Another approach worth trying is to construct projective tests, such as Thematic Apperception Tests (TATs), Word Association Tests, and Sentence Completion Tests specially designed to elicit responses relevant to self-esteem. In a series of studies with specially constructed TATs, McClelland and Weinberger and their associates (McClelland et al., 1989; Weinberger & McClelland, 1991) demonstrated that implicit motives inferred from TAT responses predicted behavior, whereas self-reported motives predicted only other self-reported responses. In the measurement of self-esteem with projective tests measurement it is important to include stimuli at various levels of strength for eliciting self-esteem relevant responses, analogous to including items at various levels of difficulty in ability tests.
An additional approach is to use procedures other than the IAT that have been used by social psychologists in research on implicit attitudes, such as sub-threshold, reaction-time, and priming procedures (see review by Bargh & Chartrand, 1999).
As the experiential system is normally the dominant mode in everyday behavior, another approach is to infer experiential schemas from repetitive patterns of behavior.
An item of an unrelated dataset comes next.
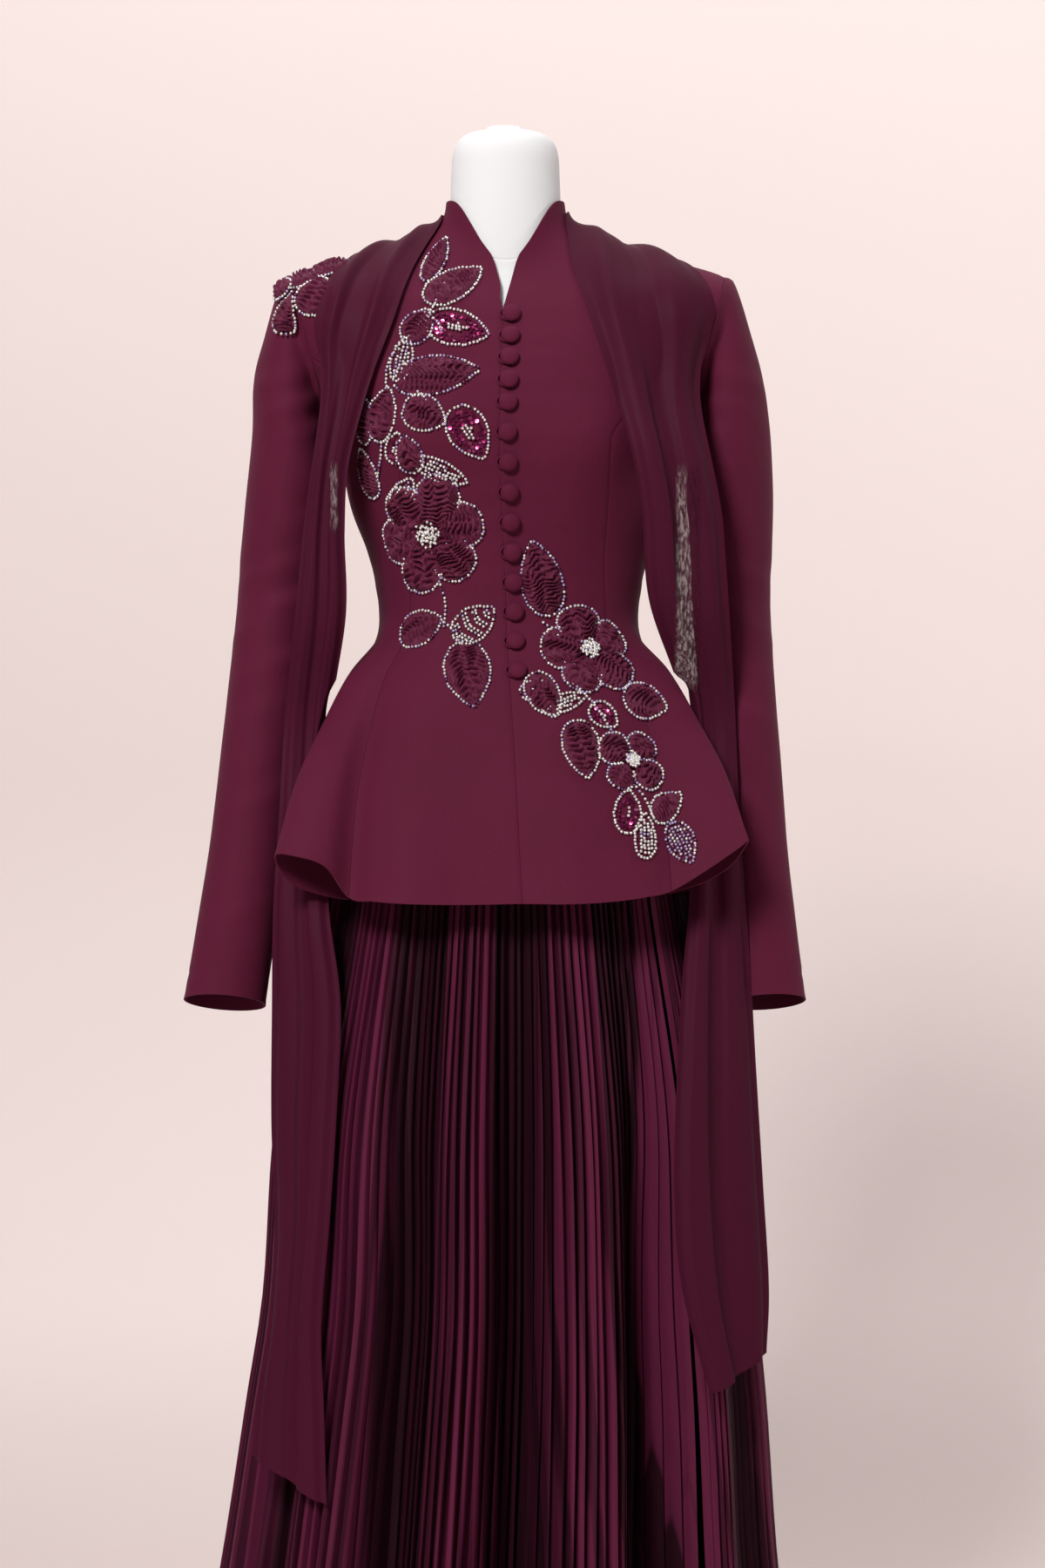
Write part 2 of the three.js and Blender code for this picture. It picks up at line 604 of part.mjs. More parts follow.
// The armhole's outline as radii round its middle, in the armhole plane.
const SLEEVE_COLUMNS_ROUND = 14;
function armholeOutline(side) {
  const { top, pit, up, out } = armholeFrame(side);
  const middle = blend(top, pit, 0.5);
  const radiusAt = (turn) => {
    const direction = add([0, -Math.sin(turn), 0], up, Math.cos(turn));
    let low = 10;
    let high = 130;
    for (let step = 0; step < 22; step += 1) {
      const radius = (low + high) / 2;
      const q = add(middle, direction, radius);
      const near = nearestOn(jacketPoint, JACKET_SAMPLES, q);
      const outside = dot(minus(q, near.p), jacketNormal(near.u, near.v)) > 0;
      if (outside) high = radius;
      else low = radius;
    }
    return low;
  };
  const turns = range(SLEEVE_COLUMNS_ROUND).map((i) => (2 * Math.PI * i) / SLEEVE_COLUMNS_ROUND);
  return { middle, up, out, turns, radii: turns.map(radiusAt) };
}

const JACKET_SAMPLES = sampleSurface(
  jacketPoint,
  spaced(-176, HALF_TURN, 90),
  spaced(0, COLLAR_RING, 70),
  { du: 0.4, dv: 0.015, vLow: 0.02, vHigh: COLLAR_RING },
);

const EDGE_SAMPLES = sampleSurface(jacketPoint, [0], spaced(0, 13, 80), {
  du: 1e-6, dv: 0.015, vLow: 0.02, vHigh: COLLAR_RING,
});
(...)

This can be accomplished with the use of diary records, time sampling, and interviews (e.g., Losco & Epstein, 1978; O’Brien & Epstein, 1974). Despite some obvious disadvantages, interviews also have advantages over other self-report procedures, as they can be used to observe expressive behavior, note defensive reactions, and, most importantly, assess the emotional intensity which certain situations evoke. Emotions, according to CEST, are the royal road to the schemas in a person’s experiential system (Epstein, 2003).